Posted on: 27th Nov, 2007 08:09 pm
I am looking for a mortgage for about 160k. I make around 65k a year and have a base of 40k and with sales you never know how much you will make in a month. I have payments of about $450 a month. I am looking for a 0% down mortgage and with the lowest monthly payments. I went to a credit union and they offered me an 80/20% mortgage. The 80%was at 6.375 % and the 20% was at 8.125%. They said closing costs would be about 6500 then i asked more about it and they said it needs to be at least $4992.98 for everything but when you add property taxes and home owners insurance it comes to $6500. I was told this was expensive closing costs considering there are other costs assocaited with a home purchase. I was looking at a mortgage of 160k abd this is what was offered to me. I have about 10k to spend on ALL closing costs? Where should I look for the best deal?
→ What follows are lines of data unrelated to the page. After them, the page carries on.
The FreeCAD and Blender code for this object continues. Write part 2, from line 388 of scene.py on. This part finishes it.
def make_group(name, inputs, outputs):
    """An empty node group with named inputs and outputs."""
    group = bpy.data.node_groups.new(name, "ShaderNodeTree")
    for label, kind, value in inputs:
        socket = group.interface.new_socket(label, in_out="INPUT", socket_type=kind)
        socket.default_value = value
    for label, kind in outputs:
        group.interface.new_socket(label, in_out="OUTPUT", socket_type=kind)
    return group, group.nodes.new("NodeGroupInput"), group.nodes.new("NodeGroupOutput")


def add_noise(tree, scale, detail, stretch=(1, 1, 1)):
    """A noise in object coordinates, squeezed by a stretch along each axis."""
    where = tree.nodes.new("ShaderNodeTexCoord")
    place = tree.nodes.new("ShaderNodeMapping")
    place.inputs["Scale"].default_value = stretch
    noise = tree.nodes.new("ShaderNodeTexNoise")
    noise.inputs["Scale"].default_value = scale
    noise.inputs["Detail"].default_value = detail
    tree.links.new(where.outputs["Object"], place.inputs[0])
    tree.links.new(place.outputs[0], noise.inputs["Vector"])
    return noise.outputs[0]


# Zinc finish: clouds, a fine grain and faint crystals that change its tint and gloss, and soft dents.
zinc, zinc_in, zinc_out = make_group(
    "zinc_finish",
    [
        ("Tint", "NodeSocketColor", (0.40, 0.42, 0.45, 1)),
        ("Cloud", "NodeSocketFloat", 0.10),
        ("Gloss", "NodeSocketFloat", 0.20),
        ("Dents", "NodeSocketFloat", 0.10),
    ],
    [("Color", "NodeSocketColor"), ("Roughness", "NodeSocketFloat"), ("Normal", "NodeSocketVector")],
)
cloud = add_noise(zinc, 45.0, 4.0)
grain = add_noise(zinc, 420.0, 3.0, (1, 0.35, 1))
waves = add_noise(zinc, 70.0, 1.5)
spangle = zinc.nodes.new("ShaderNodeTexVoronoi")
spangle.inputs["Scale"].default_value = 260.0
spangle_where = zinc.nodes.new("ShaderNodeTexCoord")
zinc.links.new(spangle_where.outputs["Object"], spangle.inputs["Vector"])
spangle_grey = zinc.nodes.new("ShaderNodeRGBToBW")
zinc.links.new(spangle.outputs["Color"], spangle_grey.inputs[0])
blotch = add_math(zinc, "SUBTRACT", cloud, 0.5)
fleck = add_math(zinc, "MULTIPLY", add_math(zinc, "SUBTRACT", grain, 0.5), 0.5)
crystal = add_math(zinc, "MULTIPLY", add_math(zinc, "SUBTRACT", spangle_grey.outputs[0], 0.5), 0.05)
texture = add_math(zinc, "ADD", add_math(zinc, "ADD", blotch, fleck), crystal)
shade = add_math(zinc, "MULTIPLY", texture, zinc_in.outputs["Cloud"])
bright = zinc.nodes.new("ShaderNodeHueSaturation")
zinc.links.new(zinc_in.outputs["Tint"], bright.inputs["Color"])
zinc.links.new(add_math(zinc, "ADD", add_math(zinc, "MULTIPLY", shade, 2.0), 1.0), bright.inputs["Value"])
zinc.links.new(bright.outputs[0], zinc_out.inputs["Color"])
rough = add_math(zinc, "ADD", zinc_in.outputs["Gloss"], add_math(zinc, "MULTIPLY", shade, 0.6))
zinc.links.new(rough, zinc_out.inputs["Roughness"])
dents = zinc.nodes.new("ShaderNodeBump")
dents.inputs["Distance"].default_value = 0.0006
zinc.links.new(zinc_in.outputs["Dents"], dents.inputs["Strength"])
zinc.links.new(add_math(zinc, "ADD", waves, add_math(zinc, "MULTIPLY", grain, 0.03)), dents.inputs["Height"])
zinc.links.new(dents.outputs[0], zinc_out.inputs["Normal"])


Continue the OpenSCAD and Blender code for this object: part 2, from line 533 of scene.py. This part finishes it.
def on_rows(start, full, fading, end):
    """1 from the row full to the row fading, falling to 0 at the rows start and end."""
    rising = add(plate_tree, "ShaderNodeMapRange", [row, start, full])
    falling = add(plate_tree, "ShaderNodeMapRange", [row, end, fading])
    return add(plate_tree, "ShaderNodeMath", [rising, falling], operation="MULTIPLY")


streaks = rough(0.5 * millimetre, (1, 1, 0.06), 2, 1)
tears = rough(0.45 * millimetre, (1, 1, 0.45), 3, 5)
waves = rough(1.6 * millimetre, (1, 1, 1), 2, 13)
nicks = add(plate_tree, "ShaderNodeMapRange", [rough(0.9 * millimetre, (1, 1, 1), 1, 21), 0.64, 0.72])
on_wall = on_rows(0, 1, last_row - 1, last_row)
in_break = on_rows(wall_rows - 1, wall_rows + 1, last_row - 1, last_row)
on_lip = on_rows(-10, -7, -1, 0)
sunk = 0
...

Please help me.
depends on what state you're in........if you're in FL then your costs will be very high.
You have to break the closing costs down by
lender costs. (you can negotiate this with your lender)
title costs. (you can shop around for this...and MAYBE save a couple of hundreds)
prepaids. (usually 2months escrow for most lenders)
find a broker that can do MyCommunity.....it's one loan....but the rate maybe around 6.875% for 30yr fixed.
Also, try FHA ....you should get 6.5% or lower for 30yr fixed...and you will need 2.25% as a down payment.
Look into having the seller pay your closing costs....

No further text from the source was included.